The weird way of BPF to handle endianness in instruction encoding, the
weird C-like alternative assembly syntax, the weird abuse of
multi-byte (or infra-byte) instruction fields as opcodes, the unusual
presence of opcodes beyond the first 32-bits of some instructions, are
all examples of what makes it a PITA to continue using CGEN for this
port. The bpf.cpu file is becoming so complex and so nested with
p-macros that it is very difficult to read, and quite challenging to
update.

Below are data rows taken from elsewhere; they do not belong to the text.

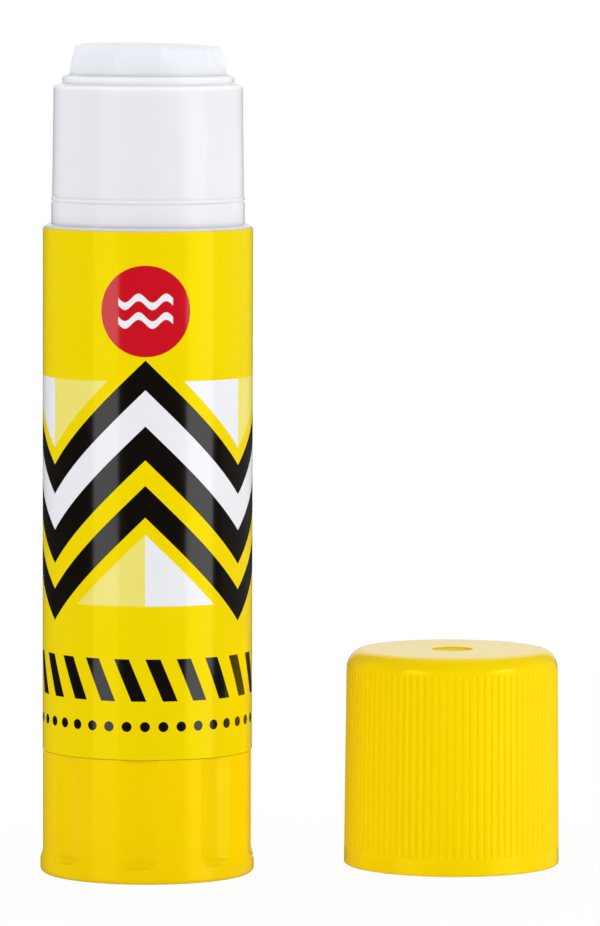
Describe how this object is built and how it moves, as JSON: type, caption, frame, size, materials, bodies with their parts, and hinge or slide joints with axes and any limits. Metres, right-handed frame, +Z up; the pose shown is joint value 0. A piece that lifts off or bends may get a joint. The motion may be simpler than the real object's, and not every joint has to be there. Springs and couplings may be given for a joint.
{
  "type": "glue stick",
  "caption": "Twist-up glue stick with a ribbed push-on cap standing beside it; a fluted knob turns a screw that lifts the glue.",
  "frame": {"origin": "on the stick's axis, at the middle of the knob's flat underside, on the surface that knob and cap stand on", "axes": "+Z up along the stick to the glue's tip, +X from the stick towards the cap, -Y towards the viewer of the label's front"},
  "size_m": [0.0498, 0.0269, 0.0792],
  "materials": {
    "yellow_plastic": "satin gloss",
    "white_plastic": "satin",
    "label_film": "gloss",
    "glue": "waxy"
  },
  "bodies": {
    "barrel": {"barrel": "white_plastic", "label": "label_film"},
    "knob": {"knob": "yellow_plastic", "spindle": "white_plastic"},
    "carrier": {"carrier": "white_plastic", "glue": "glue"},
    "cap": {"cap": "yellow_plastic"}
  },
  "joints": [
    {"name": "knob_turn", "type": "hinge", "parent": "barrel", "child": "knob", "pos_m": [0, 0, 0], "axis": [0, 0, 1], "range_deg": [-396, 3960]},
    {"name": "carrier_lift", "type": "slide", "parent": "barrel", "child": "carrier", "axis": [0, 0, 1], "range_m": [-0.0044, 0.044]},
    {"name": "cap_lift", "type": "slide", "parent": "barrel", "child": "cap", "axis": [0, 0, 1], "range_m": [0, 0.09]}
  ],
  "couplings": [
    {"joint": "carrier_lift", "follows": "knob_turn", "m_per_rad": 0.00063662}
  ]
}
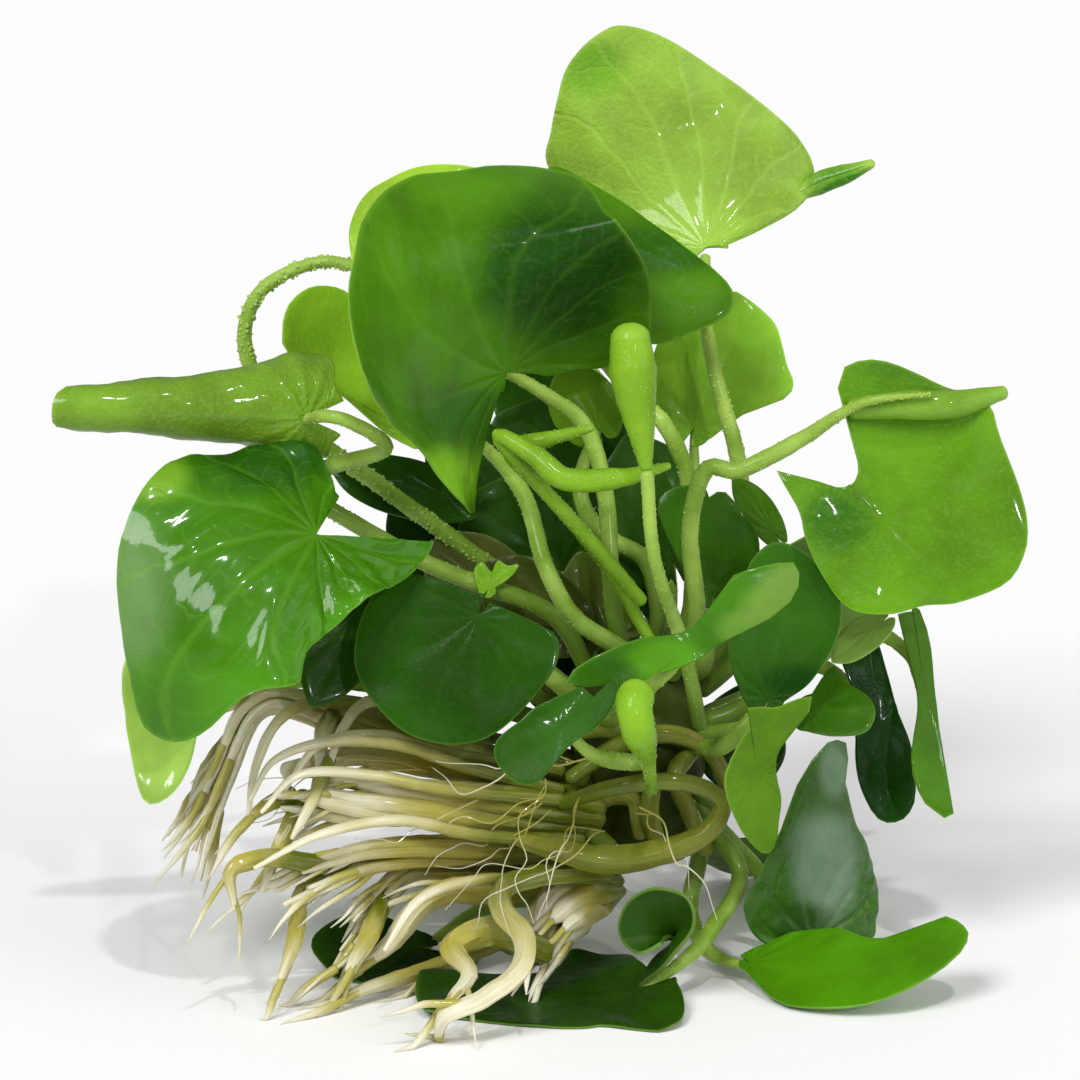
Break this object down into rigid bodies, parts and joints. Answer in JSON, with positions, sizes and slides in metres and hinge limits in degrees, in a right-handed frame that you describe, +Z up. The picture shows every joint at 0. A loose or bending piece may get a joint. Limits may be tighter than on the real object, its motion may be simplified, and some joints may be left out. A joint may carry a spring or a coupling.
{
  "type": "floating heart plant",
  "caption": "Bare-rooted water plant: heart-shaped blades on long stems round a short crown, with a comb of fleshy roots to one side, standing as picked.",
  "frame": {"origin": "on the surface the clump rests on, under the middle of its bounding box", "axes": "+Z up; +X to the viewer's right and +Y away from the viewer in the view that shows the comb of roots at the lower left"},
  "size_m": [0.1311, 0.0911, 0.1285],
  "materials": {
    "leaf": "gloss",
    "young_leaf": "gloss",
    "stem": "satin",
    "root": "satin",
    "crown": "matte"
  },
  "bodies": {
    "root": {"arched_blade": "leaf", "arched_stem": "stem", "back_left_leaf": "leaf", "back_low_left_leaf": "leaf", "back_low_right_leaf": "leaf", "back_right_leaf": "leaf", "back_top_leaf": "leaf", "behind_roots_leaf": "leaf", "bottom_leaf": "leaf", "broad_left_leaf": "leaf", "centre_left_leaf": "leaf", "centre_right_leaf": "leaf", "channel_leaf": "leaf", "club_leaf": "young_leaf", "club_stem": "young_leaf", "crown": "crown", "cup_leaf": "leaf", "curved_leaf": "leaf", "far_right_leaf": "leaf", "far_top_leaf": "leaf", "grey_leaf": "leaf", "hood_blade": "leaf", "hood_stem": "stem", "inner_left_leaf": "leaf", "inner_right_leaf": "leaf", "long_bud": "young_leaf", "low_bud": "young_leaf", "low_right_leaf": "leaf", "mid_right_leaf": "leaf", "old_leaf": "leaf", "pale_leaf": "leaf", "pointed_leaf": "leaf", "ridge_leaf": "leaf", "right_blade": "leaf", "right_stem": "stem", "rolled_blade": "leaf", "rolled_stem": "stem", "root_1": "root", "root_2": "root", "root_3": "root", "root_4": "root", "root_5": "root", "root_6": "root", "root_7": "root", "root_8": "root", "root_9": "root", "round_leaf": "leaf", "runner": "root", "short_bud": "young_leaf", "slant_leaf": "leaf", "small_bright_leaf": "leaf", "small_dark_leaf": "leaf", "small_pale_leaf": "leaf", "strip_leaf": "leaf", "top_blade": "leaf", "top_stem": "stem", "twisted_leaf": "leaf"}
  },
  "joints": []
}
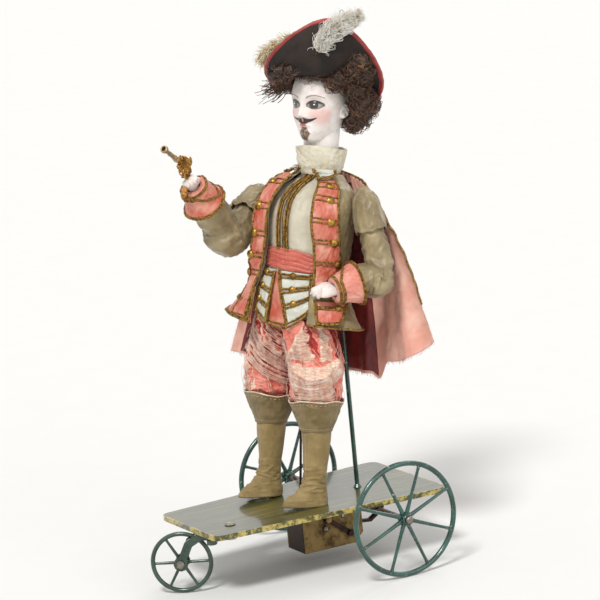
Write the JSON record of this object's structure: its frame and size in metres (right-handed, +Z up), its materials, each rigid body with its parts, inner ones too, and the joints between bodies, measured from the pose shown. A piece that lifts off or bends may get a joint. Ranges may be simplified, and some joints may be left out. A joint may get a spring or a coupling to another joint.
{
  "type": "automaton doll",
  "caption": "Clockwork doll of a standing cavalier with a pistol, on a flat board that rolls on two large spoked wheels and a small steering wheel.",
  "frame": {"origin": "on the floor under the middle of the whole toy's box", "axes": "+Z up, -Y the way the toy rolls and the figure faces, +X the figure's left"},
  "size_m": [0.1566, 0.1784, 0.3321],
  "materials": {
    "bisque": "matt painted bisque",
    "black_felt": "felt",
    "board_paint": "painted and varnished",
    "boot_cloth": "waxed cloth",
    "brass": "aged",
    "bright_steel": "satin",
    "coral_silk": "faded silk",
    "cream_satin": "satin",
    "dark_steel": "blackened",
    "gilt": "gilt cast metal",
    "hair": "mohair curls",
    "ostrich": "ostrich flue",
    "pink_silk": "cotton and silk",
    "taupe_satin": "satin",
    "wheel_green": "worn enamel"
  },
  "bodies": {
    "root": {"boot_left": "boot_cloth", "boot_cuff_left": "boot_cloth", "boot_right": "boot_cloth", "boot_cuff_right": "boot_cloth", "breeches_left": "coral_silk", "breeches_right": "coral_silk", "trunk": "cream_satin", "sash": "coral_silk", "jacket": "taupe_satin", "facing_left": "coral_silk", "peplum_left": "coral_silk", "facing_right": "coral_silk", "peplum_right": "coral_silk", "waistcoat_flap_left": "cream_satin", "waistcoat_flap_right": "cream_satin", "sleeve_left": "taupe_satin", "cuff_left": "coral_silk", "hand_left": "bisque", "cape": "pink_silk", "collar": "cream_satin", "axle_strap_left": "dark_steel", "axle_strap_right": "dark_steel", "board": "board_paint", "fork_pivot_bolt": "bright_steel", "motor_plate_left": "brass", "motor_plate_right": "brass", "motor_front_plate": "dark_steel", "rear_pillar": "brass", "click": "bright_steel", "stop_lever_screw": "brass", "rear_stay": "dark_steel", "support_rod": "wheel_green", "support_rod_nut": "bright_steel"},
    "rear_axle_body": {"rear_axle": "bright_steel", "rear_wheel_left": "wheel_green", "rear_wheel_right": "wheel_green", "axle_pinion": "brass"},
    "second_arbor_body": {"second_arbor": "bright_steel", "second_wheel": "brass", "lift_cam": "brass"},
    "great_wheel_body": {"great_wheel": "brass", "spring_barrel": "brass"},
    "winding_arbor_body": {"winding_arbor": "bright_steel", "ratchet_wheel": "bright_steel"},
    "fork_body": {"front_fork": "wheel_green", "front_axle": "brass"},
    "front_wheel_body": {"front_wheel": "wheel_green"},
    "arm_body": {"sleeve_right": "taupe_satin", "cuff_right": "coral_silk", "hand_right": "bisque", "pistol_stock": "gilt", "pistol_barrel": "bright_steel", "shoulder_pin": "dark_steel"},
    "push_rod_body": {"push_rod": "dark_steel"},
    "head_body": {"head": "bisque", "wig": "hair", "hat": "black_felt", "feather_front": "ostrich", "feather_back": "ostrich"},
    "stop_lever_body": {"stop_lever": "dark_steel"}
  },
  "joints": [
    {"name": "rear_axle_spin", "type": "hinge", "parent": "root", "child": "rear_axle_body", "pos_m": [0, 0.04027, 0.035], "axis": [1, 0, 0], "continuous": true},
    {"name": "second_arbor_spin", "type": "hinge", "parent": "root", "child": "second_arbor_body", "pos_m": [0, 0.03177, 0.02696], "axis": [1, 0, 0], "continuous": true},
    {"name": "great_wheel_spin", "type": "hinge", "parent": "root", "child": "great_wheel_body", "pos_m": [0, 0.01918, 0.02133], "axis": [1, 0, 0], "continuous": true},
    {"name": "winding_arbor_spin", "type": "hinge", "parent": "root", "child": "winding_arbor_body", "pos_m": [0, 0.01918, 0.02133], "axis": [1, 0, 0], "continuous": true},
    {"name": "fork_steer", "type": "hinge", "parent": "root", "child": "fork_body", "pos_m": [0.018, -0.04832, 0.034], "axis": [0, 0, 1], "range_deg": [-3, 50]},
    {"name": "front_wheel_spin", "type": "hinge", "parent": "fork_body", "child": "front_wheel_body", "pos_m": [0.00022, -0.07372, 0.0188], "axis": [0.8192, -0.5736, 0], "continuous": true},
    {"name": "arm_raise", "type": "hinge", "parent": "root", "child": "arm_body", "pos_m": [-0.0328, 0.01738, 0.22013], "axis": [-0.848, -0.513, 0.1327], "range_deg": [-28, 6]},
    {"name": "push_rod_slide", "type": "slide", "parent": "root", "child": "push_rod_body", "axis": [0, 0.1132, 0.9936], "range_m": [-0.0021, 0.0005]},
    {"name": "head_turn", "type": "hinge", "parent": "root", "child": "head_body", "pos_m": [-0.00418, 0.0468, 0.23421], "axis": [0, 0.1045, 0.9945], "range_deg": [-30, 30]},
    {"name": "stop_lever_swing", "type": "hinge", "parent": "root", "child": "stop_lever_body", "pos_m": [0.012, 0.02028, 0.027], "axis": [1, 0, 0], "range_deg": [-10, 22]}
  ],
  "couplings": [
    {"joint": "second_arbor_spin", "follows": "rear_axle_spin", "ratio": -0.3},
    {"joint": "great_wheel_spin", "follows": "rear_axle_spin", "ratio": 0.063158},
    {"joint": "push_rod_slide", "follows": "arm_raise", "m_per_rad": 0.0042}
  ]
}
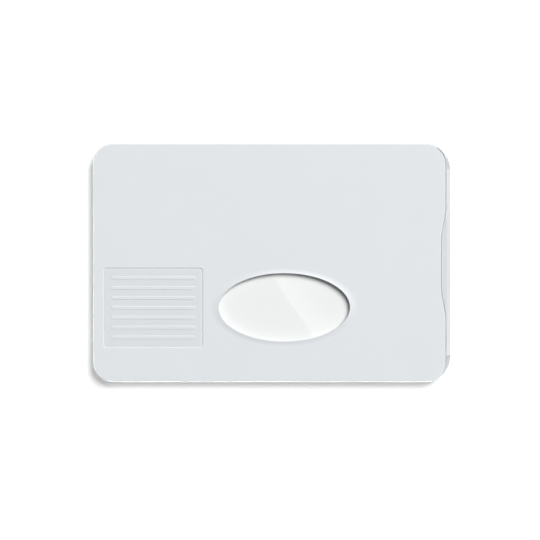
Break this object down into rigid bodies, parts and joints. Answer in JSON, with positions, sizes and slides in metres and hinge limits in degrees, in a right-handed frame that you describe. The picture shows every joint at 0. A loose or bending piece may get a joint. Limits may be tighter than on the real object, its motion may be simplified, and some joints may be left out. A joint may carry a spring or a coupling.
{
  "type": "rfid card sleeve",
  "caption": "Rigid shielded sleeve for a bank card, with an oval thumb window, a finger notch at its open end and the card that slides out of it.",
  "frame": {"origin": "centre of the flat back face that the sleeve rests on", "axes": "+X towards the open mouth, +Y across the sleeve, +Z out of the front face with the window"},
  "size_m": [0.09, 0.06, 0.0038],
  "materials": {
    "shell": "pale grey-white moulded ABS with a fine satin grain",
    "foil": "rolled aluminium foil",
    "film": "clear polyester film",
    "card_overlay": "clear glossy overlay pressed on white card",
    "card_core": "white PVC sheet",
    "antenna": "etched copper",
    "capsule": "black epoxy",
    "contacts": "gold-plated contacts",
    "stripe": "dark magnetic tape"
  },
  "bodies": {
    "sleeve": {"rear_panel": "shell", "side_frame": "shell", "front_cover": "shell", "rear_shield_foil": "foil", "front_shield_foil": "foil", "rear_liner_film": "film", "front_liner_film": "film"},
    "card": {"card_front_overlay": "card_overlay", "card_front_core": "card_core", "card_rear_core": "card_core", "card_rear_overlay": "card_overlay", "card_antenna": "antenna", "card_chip_capsule": "capsule", "card_contact_plate": "contacts", "card_magnetic_stripe": "stripe"}
  },
  "joints": [
    {"name": "card_slide", "type": "slide", "parent": "sleeve", "child": "card", "axis": [1, 0, 0], "range_m": [0, 0.09]}
  ]
}
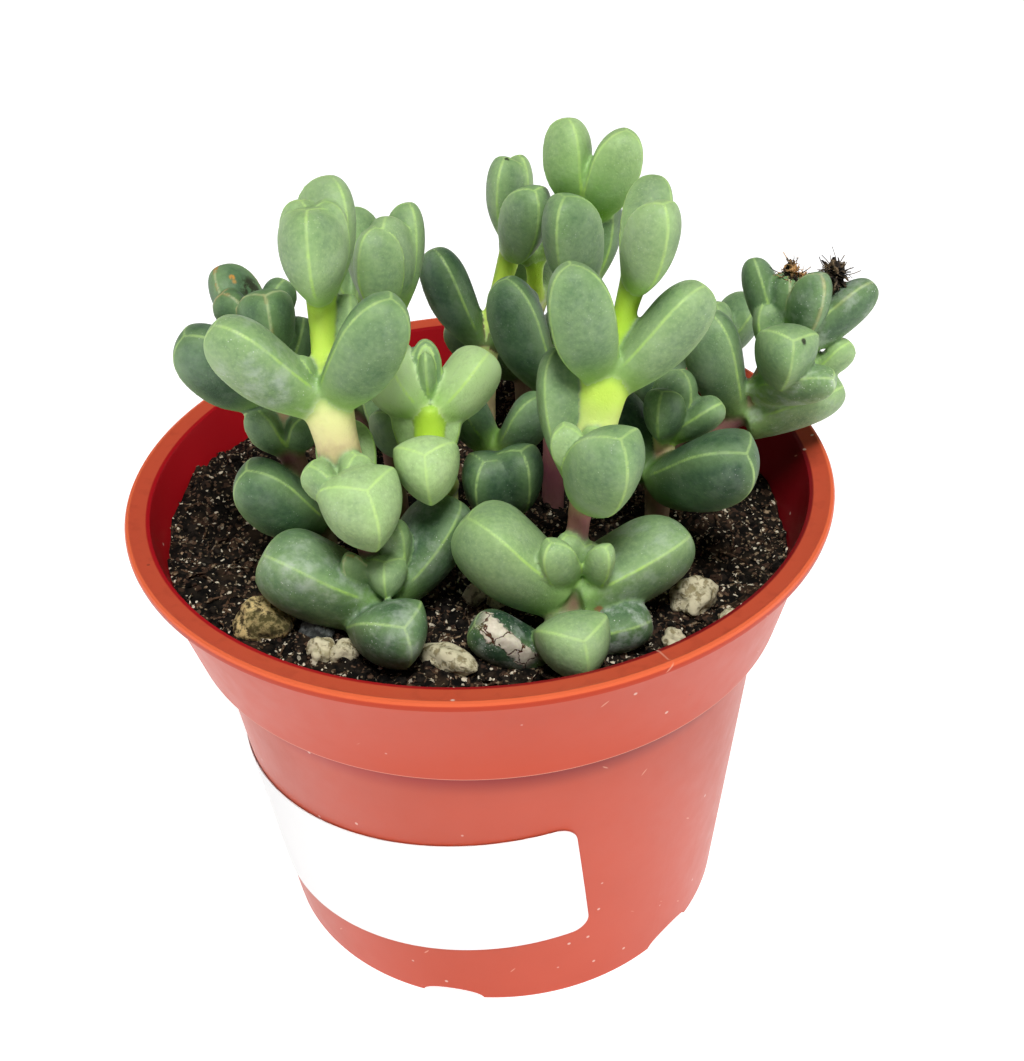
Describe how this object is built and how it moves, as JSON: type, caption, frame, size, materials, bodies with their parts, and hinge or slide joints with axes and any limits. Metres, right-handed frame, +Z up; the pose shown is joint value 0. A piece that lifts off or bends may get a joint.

Also, every time we are forced to change something in CGEN to
accommodate BPF requirements (which is often) we have to do extensive
testing to make sure we do not break any other target using CGEN.
This is getting un-maintenable.
So I have decided to bite the bullet and revamp/rewrite the port so it
no longer uses CGEN. Overall, this involved:
* To remove the cpu/bpf.{cpu,opc} descriptions.
* To remove the CGEN generated files.
* To replace the CGEN generated opcodes table with a new hand-written
opcodes table for BPF.
* To replace the CGEN generated disassembler wih a new disassembler
that uses the new opcodes.
* To replace the CGEN generated assembler with a new assembler that uses the
new opcodes.
* To replace the CGEN generated simulator with a new simulator that uses the
new opcodes. [This is pushed in GDB in another patch.]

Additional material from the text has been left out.